TASK STATEMENT: Repeat exactly the stretch of lines from the line containing "Recreate this object" through the line containing "const HALF_HEIGHT = HEIGHT / 2;", both included, and nothing else.

* begin *

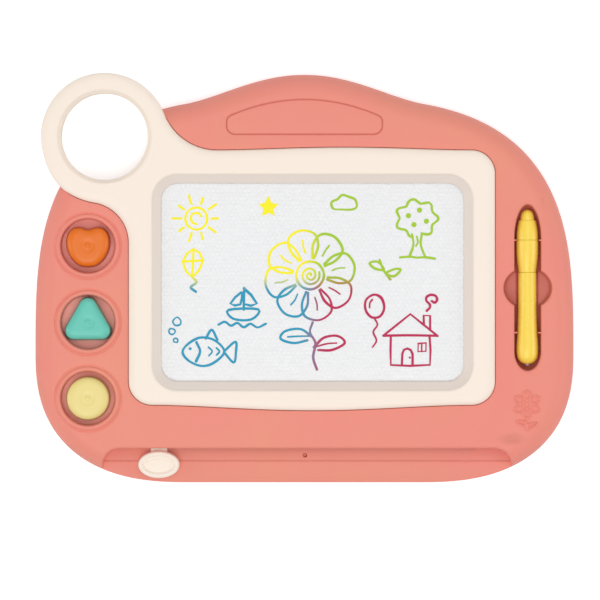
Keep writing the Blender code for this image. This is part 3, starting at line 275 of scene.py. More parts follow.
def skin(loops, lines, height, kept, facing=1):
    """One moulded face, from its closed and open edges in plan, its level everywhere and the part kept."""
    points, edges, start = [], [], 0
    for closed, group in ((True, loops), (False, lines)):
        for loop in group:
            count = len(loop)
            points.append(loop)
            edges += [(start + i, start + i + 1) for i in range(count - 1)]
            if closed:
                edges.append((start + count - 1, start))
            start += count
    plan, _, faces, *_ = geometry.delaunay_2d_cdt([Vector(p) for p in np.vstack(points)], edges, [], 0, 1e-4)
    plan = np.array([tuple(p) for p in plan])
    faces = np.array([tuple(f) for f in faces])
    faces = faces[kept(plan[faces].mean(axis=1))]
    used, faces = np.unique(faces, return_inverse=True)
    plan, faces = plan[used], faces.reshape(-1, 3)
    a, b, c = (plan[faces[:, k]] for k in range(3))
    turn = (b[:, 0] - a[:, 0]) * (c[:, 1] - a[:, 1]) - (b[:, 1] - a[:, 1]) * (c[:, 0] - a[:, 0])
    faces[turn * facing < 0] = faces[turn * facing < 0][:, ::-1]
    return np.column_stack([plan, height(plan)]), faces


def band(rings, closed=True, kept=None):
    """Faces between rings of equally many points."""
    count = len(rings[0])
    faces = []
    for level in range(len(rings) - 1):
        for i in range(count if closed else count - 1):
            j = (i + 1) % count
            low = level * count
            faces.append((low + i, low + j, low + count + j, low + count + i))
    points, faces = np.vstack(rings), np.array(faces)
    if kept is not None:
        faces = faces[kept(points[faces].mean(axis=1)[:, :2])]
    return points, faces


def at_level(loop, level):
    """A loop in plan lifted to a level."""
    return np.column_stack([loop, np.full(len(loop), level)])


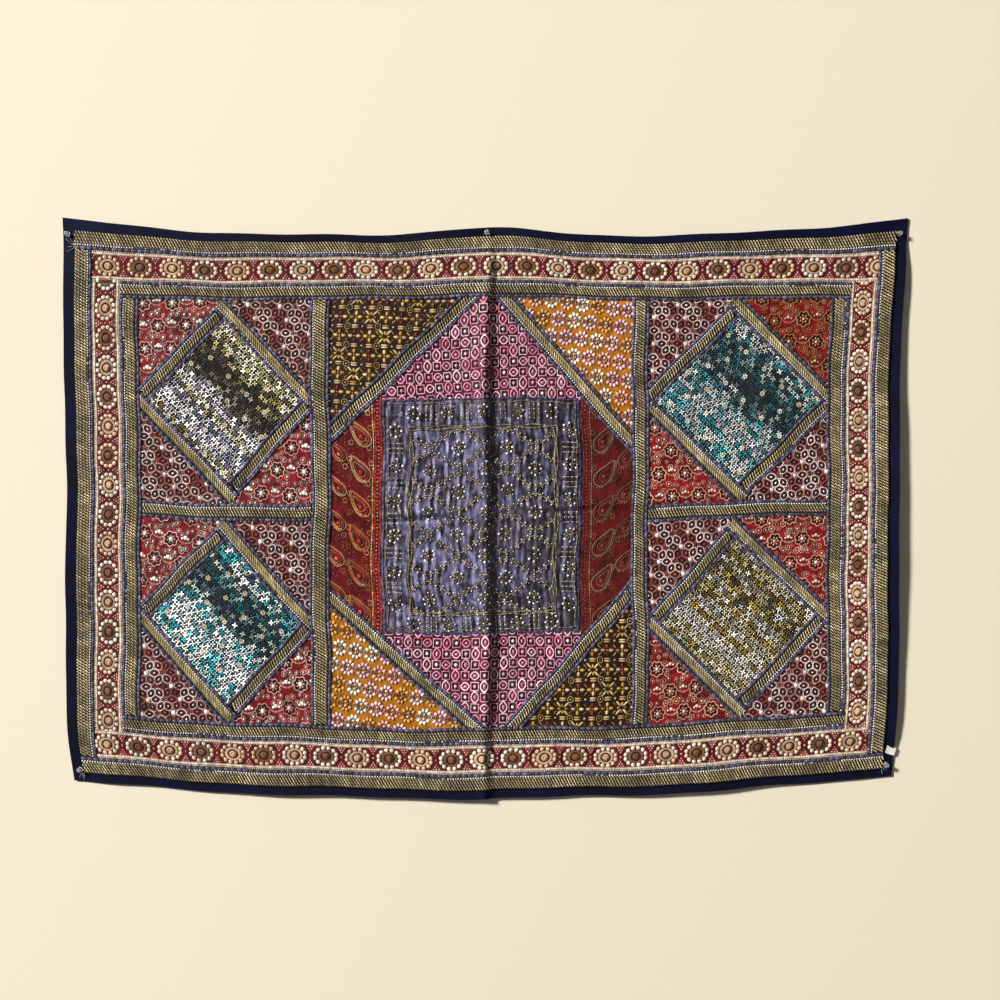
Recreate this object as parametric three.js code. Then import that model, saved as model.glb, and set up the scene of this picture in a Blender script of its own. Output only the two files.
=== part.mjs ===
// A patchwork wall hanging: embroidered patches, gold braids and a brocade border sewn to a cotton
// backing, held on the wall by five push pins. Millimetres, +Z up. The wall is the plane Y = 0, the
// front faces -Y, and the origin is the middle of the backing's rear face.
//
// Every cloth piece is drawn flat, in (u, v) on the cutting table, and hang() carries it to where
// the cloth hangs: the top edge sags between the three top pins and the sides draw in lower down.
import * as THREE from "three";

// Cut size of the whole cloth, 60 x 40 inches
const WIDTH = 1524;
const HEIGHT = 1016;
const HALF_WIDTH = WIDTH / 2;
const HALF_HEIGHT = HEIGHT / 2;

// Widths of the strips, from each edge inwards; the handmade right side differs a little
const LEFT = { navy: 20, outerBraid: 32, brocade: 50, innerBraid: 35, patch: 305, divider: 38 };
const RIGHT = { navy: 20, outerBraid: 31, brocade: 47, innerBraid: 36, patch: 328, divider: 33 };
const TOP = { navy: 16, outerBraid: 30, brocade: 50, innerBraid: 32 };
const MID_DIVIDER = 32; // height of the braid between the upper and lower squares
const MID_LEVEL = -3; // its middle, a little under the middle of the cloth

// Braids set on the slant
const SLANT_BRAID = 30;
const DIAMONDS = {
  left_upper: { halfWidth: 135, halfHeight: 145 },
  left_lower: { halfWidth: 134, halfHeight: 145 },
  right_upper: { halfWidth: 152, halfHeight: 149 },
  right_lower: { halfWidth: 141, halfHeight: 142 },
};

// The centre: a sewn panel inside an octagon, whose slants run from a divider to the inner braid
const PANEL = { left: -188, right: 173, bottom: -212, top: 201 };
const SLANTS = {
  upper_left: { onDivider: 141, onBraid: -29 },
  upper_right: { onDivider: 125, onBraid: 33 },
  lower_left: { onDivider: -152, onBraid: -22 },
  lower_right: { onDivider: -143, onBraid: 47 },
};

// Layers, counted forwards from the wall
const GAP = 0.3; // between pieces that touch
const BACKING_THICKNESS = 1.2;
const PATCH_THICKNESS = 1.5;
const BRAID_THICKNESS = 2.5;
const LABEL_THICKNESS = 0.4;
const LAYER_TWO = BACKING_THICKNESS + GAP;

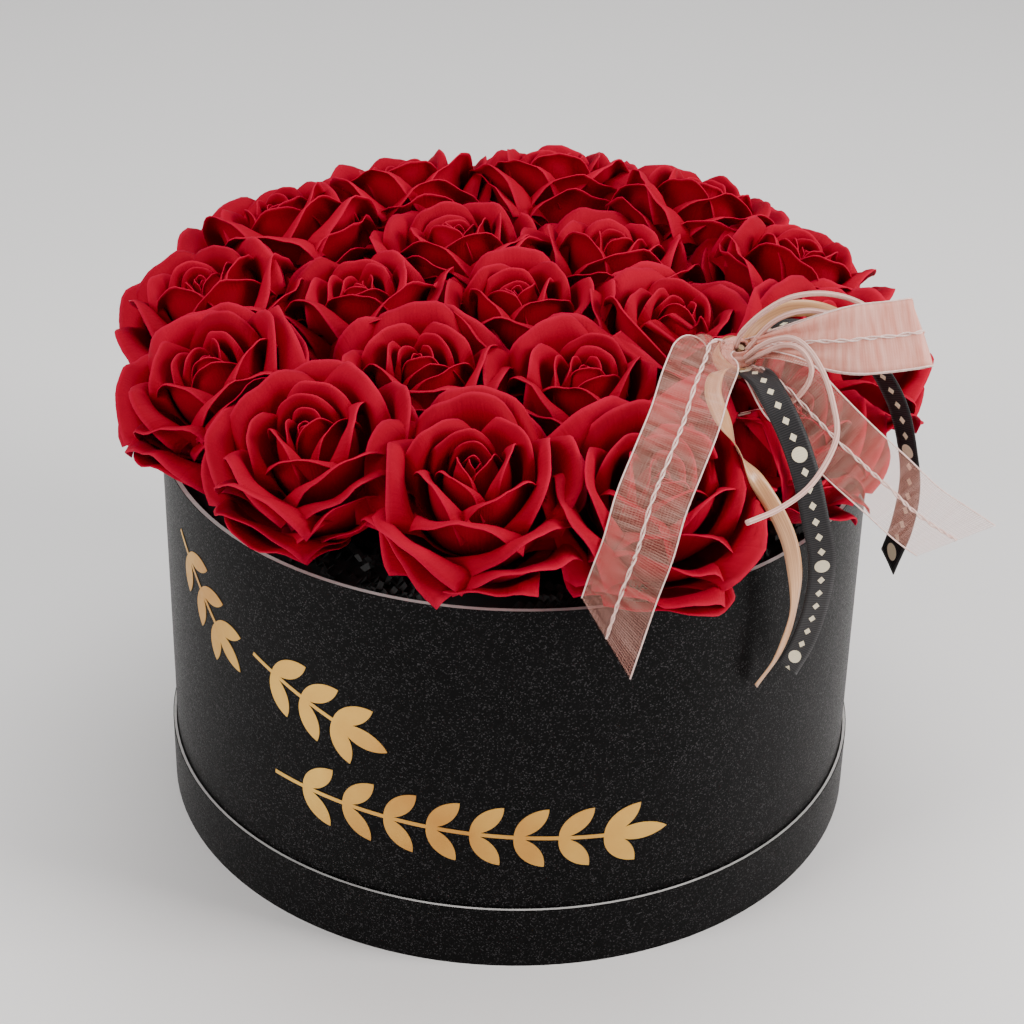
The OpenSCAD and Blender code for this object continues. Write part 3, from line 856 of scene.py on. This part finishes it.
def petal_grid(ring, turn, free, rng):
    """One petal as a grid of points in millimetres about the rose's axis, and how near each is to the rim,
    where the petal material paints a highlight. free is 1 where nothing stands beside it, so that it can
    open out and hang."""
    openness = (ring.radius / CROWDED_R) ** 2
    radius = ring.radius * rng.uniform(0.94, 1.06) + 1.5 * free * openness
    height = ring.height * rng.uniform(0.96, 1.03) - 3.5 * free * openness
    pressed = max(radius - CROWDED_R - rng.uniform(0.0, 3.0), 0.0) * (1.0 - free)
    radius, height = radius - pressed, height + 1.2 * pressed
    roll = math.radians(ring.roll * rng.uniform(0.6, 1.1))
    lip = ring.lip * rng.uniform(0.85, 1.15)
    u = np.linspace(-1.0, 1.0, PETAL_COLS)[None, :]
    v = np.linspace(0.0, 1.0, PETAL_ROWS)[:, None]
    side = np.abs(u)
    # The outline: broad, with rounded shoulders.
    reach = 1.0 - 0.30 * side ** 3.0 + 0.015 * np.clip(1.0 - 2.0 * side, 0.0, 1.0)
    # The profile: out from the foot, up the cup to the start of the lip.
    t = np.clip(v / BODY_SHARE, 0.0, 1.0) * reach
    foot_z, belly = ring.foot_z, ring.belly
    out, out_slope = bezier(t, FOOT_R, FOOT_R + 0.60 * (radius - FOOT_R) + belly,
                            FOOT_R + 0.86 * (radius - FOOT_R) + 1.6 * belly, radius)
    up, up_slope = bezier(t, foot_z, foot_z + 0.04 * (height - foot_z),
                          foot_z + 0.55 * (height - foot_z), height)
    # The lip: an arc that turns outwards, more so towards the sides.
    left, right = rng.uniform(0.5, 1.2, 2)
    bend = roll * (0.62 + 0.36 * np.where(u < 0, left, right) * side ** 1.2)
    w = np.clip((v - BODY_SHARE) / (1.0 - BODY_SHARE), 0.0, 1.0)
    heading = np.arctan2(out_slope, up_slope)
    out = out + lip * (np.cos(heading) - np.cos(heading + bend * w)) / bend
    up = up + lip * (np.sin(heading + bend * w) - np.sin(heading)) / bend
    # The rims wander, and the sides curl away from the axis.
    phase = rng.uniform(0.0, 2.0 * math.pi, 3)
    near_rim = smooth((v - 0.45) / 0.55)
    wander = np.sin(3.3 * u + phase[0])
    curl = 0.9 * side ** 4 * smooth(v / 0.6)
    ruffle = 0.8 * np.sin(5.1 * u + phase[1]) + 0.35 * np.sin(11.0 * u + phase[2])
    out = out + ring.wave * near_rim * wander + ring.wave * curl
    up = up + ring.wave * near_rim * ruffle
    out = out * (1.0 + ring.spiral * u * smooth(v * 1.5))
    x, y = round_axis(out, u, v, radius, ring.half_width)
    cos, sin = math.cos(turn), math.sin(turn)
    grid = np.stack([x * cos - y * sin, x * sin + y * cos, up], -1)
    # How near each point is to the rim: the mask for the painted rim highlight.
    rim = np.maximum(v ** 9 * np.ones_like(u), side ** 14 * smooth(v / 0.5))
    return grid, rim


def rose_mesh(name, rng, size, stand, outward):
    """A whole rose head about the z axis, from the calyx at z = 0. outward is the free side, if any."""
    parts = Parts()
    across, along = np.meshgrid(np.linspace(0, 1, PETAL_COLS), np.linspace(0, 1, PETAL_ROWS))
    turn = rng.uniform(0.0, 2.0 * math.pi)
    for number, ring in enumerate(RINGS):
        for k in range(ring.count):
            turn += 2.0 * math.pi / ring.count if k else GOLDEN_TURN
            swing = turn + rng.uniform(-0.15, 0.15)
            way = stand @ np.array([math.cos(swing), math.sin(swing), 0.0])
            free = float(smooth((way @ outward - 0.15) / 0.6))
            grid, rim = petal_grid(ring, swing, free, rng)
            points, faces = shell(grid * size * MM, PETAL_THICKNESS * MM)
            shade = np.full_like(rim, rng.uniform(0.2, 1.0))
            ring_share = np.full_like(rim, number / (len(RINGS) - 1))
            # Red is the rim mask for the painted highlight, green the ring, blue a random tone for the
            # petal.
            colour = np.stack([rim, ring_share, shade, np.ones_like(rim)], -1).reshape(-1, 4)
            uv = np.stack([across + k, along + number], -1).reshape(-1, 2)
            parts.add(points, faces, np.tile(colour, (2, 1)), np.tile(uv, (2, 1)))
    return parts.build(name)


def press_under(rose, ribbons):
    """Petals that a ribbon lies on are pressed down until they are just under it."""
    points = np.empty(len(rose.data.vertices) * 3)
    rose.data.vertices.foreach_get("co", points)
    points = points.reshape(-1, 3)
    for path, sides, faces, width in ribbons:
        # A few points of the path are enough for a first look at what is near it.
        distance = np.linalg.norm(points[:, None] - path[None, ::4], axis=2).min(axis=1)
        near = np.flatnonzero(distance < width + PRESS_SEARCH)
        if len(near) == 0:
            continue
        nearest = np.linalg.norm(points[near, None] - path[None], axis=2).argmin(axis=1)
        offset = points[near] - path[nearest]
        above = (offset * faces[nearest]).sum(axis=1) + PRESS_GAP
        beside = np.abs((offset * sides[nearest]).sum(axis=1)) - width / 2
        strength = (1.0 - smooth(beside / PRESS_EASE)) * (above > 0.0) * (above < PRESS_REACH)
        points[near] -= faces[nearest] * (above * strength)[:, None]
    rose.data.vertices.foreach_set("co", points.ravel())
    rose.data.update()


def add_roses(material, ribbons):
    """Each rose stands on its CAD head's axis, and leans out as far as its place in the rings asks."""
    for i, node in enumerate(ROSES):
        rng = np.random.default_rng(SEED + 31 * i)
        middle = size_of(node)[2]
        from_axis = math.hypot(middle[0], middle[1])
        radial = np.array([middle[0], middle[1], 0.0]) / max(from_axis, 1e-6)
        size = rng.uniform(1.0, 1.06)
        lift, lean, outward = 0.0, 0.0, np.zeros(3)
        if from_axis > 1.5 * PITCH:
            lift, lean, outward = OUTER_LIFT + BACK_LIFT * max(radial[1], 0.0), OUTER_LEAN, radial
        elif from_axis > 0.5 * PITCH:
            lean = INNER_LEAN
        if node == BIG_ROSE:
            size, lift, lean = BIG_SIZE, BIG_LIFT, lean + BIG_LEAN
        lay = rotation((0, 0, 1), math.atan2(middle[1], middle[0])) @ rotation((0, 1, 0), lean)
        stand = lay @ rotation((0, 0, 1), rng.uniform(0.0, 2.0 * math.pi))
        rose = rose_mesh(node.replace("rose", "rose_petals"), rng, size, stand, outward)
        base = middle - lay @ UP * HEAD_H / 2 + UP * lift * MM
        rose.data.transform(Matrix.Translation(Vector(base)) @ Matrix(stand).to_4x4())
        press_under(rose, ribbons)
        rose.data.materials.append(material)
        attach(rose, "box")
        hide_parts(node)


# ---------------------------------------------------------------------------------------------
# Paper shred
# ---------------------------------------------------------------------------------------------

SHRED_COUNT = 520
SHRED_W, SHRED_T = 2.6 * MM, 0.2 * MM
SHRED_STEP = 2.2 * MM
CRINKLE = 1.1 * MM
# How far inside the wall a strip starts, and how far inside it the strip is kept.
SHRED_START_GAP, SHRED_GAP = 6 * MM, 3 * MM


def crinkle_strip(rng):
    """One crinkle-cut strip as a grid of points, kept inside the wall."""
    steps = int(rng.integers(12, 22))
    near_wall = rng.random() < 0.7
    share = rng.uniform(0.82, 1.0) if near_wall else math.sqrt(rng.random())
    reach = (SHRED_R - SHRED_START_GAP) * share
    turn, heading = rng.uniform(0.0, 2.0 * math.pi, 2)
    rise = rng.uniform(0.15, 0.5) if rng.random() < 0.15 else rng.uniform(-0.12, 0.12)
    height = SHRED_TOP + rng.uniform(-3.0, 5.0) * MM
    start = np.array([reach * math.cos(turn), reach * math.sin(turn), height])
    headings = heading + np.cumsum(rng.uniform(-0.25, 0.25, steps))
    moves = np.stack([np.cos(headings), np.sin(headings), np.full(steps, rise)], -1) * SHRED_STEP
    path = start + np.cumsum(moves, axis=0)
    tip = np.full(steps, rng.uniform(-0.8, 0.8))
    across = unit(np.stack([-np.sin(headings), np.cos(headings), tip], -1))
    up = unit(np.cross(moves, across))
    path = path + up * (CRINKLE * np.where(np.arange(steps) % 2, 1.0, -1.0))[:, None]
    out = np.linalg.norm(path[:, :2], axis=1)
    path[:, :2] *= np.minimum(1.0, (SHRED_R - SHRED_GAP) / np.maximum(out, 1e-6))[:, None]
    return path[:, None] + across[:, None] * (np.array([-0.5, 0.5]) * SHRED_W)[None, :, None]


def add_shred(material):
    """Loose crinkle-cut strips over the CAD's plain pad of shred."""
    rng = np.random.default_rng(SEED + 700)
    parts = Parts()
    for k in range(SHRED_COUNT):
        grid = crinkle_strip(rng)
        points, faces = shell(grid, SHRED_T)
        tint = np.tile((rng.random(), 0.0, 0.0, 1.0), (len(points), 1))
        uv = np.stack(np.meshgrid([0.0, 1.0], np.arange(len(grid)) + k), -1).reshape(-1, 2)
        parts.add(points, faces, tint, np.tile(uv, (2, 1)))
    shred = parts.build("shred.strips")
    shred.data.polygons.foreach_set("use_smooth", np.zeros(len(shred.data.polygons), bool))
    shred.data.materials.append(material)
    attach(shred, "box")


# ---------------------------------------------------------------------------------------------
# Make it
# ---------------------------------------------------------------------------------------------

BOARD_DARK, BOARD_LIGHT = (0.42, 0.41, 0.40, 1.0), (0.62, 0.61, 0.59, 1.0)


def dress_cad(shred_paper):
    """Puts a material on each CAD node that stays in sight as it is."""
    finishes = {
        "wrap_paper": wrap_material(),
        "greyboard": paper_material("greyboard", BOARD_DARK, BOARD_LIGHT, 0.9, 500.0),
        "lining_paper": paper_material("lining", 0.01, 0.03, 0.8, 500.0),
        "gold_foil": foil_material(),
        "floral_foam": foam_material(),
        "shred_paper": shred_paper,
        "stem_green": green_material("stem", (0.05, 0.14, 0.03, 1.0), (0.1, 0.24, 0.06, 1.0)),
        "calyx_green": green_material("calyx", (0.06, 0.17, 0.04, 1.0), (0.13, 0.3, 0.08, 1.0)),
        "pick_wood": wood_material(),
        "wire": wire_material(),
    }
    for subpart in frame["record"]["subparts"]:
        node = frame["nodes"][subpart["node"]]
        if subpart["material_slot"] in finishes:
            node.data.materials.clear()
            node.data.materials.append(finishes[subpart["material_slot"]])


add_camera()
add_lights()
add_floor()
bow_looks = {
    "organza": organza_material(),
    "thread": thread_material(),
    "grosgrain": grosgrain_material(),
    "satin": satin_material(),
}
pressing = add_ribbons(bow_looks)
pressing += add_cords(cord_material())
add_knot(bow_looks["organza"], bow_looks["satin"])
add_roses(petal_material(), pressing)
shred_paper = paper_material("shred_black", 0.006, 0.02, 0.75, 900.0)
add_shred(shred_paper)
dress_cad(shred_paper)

* end *

CORRECT OUTPUT:
Recreate this object as parametric three.js code. Then import that model, saved as model.glb, and set up the scene of this picture in a Blender script of its own. Output only the two files.
=== part.mjs ===
// A patchwork wall hanging: embroidered patches, gold braids and a brocade border sewn to a cotton
// backing, held on the wall by five push pins. Millimetres, +Z up. The wall is the plane Y = 0, the
// front faces -Y, and the origin is the middle of the backing's rear face.
//
// Every cloth piece is drawn flat, in (u, v) on the cutting table, and hang() carries it to where
// the cloth hangs: the top edge sags between the three top pins and the sides draw in lower down.
import * as THREE from "three";

// Cut size of the whole cloth, 60 x 40 inches
const WIDTH = 1524;
const HEIGHT = 1016;
const HALF_WIDTH = WIDTH / 2;
const HALF_HEIGHT = HEIGHT / 2;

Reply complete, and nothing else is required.